Ginsburg revises plan for Ludlow development

Ginsburg Development Companies (GDC) has submitted to Yonkers a revised plan that would allow it to move forward with a residential development that has been in the works for approximately six years. The site covers about 2.26-acres with an address of 150 Downing St. Instead of building two towers as previously proposed, GDC is proposing to put up one in the first phase of the project. The newly proposed building has been named Bridgewater North Apartments.

Updated rendering of GDC’s Ludlow project.

The original concept for the development called for two 11-story towers with a total of 520 apartments. The proposal now before the city for review, which Ginsburg hopes to soon begin constructing as the first phase of the development, would be a seven-story building over two levels of parking. It would have 131 one-bedroom units and 77 two-bedroom units for a total of 208 apartments. There would be 229 parking spaces provided. The cost of the building is estimated at $65 million.

GDC estimates that the project will result in 625 construction jobs. When completed, there would be five full-time employees and four part-time employees at the property.

The roots of the project extend from 2016 when Yonkers issued a Request for Proposals to sell the property at 150 Downing Street in the Ludlow section of the city. GDC was the successful respondent and in 2017 the city approved selling the site that formerly had been used by the Department of Public Works to GDC for approximately $3 million. GDC agreed it would make improvements to Anthony O’Boyle Memorial Park as part of the deal.
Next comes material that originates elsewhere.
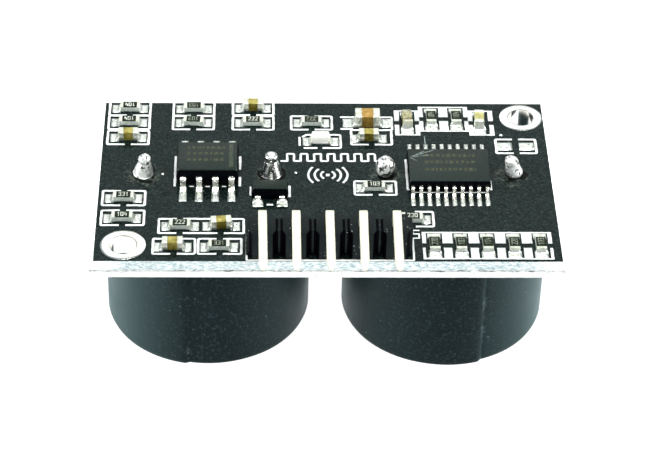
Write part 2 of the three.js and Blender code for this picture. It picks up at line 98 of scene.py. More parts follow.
class Sketch:
    """Gathers closed shapes in millimetres. place() moves what is drawn after it."""

    def __init__(self):
        self.bm = bmesh.new()
        self.matrix = Matrix.Identity(4)

    def place(self, x=0.0, y=0.0, z=0.0, turn=0.0):
        self.matrix = Matrix.Translation((x, y, z)) @ Matrix.Rotation(math.radians(turn), 4, "Z")

    def _face(self, verts, material):
        self.bm.faces.new(verts).material_index = material

    def _verts(self, points):
        return [self.bm.verts.new(self.matrix @ Vector(p)) for p in points]

    def loft(self, rings, material=0, caps=True):
        """Joins rings of points, each as long as the next. A ring may be one point."""
        made = [self._verts(ring) for ring in rings]
        for a, b in zip(made, made[1:]):
            count = max(len(a), len(b))
            for i in range(count):
                j = (i + 1) % count
                corners = []
                for ring, index in ((a, i), (a, j), (b, j), (b, i)):
                    vert = ring[index] if len(ring) > 1 else ring[0]
                    if vert not in corners:
                        corners.append(vert)
                self._face(corners, material)
        if caps and len(made[0]) > 2:
            self._face(made[0][::-1], material)
        if caps and len(made[-1]) > 2:
            self._face(made[-1], material)
        return made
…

“It’s a classic park that has been there for many decades,” Jim Surdoval of GDC said. “Our intention there is really to upgrade and improve what is there, to repair the stone walls, to repair and replace the wrought iron fencing, to put in new pathways, new benches as well as to add some additional features that we came up with from working with community residents and young people.”

Surdoval said that the new features would include an amphitheater with a stage for performances, a new fountain near the entry to the park and a soccer field. He said the proposed building complies with the 90-foot height requirement set forth in the city’s new LMX Zone.

Ginsburg”™s proposal for the Downing Street site includes the creation of a promenade to provide a public green area on the east side of the Metro-North tracks with views of the Hudson and the Palisades. Additionally, the promenade would create a pedestrian connection to O”™Boyle Park to the north and the Ludlow Street and the Ludlow Metro-North station area to the south.

Yonkers created the Ludlow Street Transit Oriented Development Plan, which is described as a comprehensive blueprint for reviving the area. The area covered is approximately 35 acres and almost entirely within a ¼-mile of the Metro-North train station. Industrial buildings, vehicle storage lots and four- to five-story apartment buildings along with two- to four-family residences predominate the landscape.

Surdoval said that GDC also would be extending Bridge Street, with the new section treated as a private street with parking spaces that would count toward the number required under zoning for the project. He said that a new park would be created along Bridge Street.

“It is a brownfield site,” Ginsburg’s representative Andrew Miniglia told the Yonkers Planning Board. “We have worked closely with the New York State Department of Environmental Conservation, the Planning Department for the City of Yonkers, the Engineering Department and the City Council and the local community groups through the Ludlow homeowners’ associations and the area’s businesses.”

Ginsburg representatives Jim Surdoval, left, and Andrew Miniglia at the Yonkers Planning Board.

In a memorandum prepared in late November, the environmental, land use and planning firm Nelson Pope Voorhis advised that the Environmental Findings Statement that had been originally prepared covered up to 356 apartments in the project.

Nelson Pope Voorhis provided details on some of the various revisions to the proposal that had taken place. GDC initially revised its plans to reduce the height of the proposed building at 150 Downing St. from 11 stories over three levels of parking to six stories over two levels of parking, resulting in a unit count of 178 units. The number of apartments was increased by 20 units with the addition of a seventh story in the current proposal under review. The second proposed building, identified as the South Building, had to be redesigned when it was found that numerous utility lines running under Knowles Street would have made building “very problematic”

“We will address the additional units in Phase Two, which is now a building that we have to redesign, which we have not started yet and that building will not be built until a couple of years down the road,” Surdoval said. “It’s really not a factor at this point. That will be a separate site plan application. This building is 208 units. That’s in our site plan application. It’s 20 more units than was previously shown in the master plan.”

GDC was expected to respond to questions from the city regarding details of the new proposal at the Planning Board’s Jan. 11 meeting.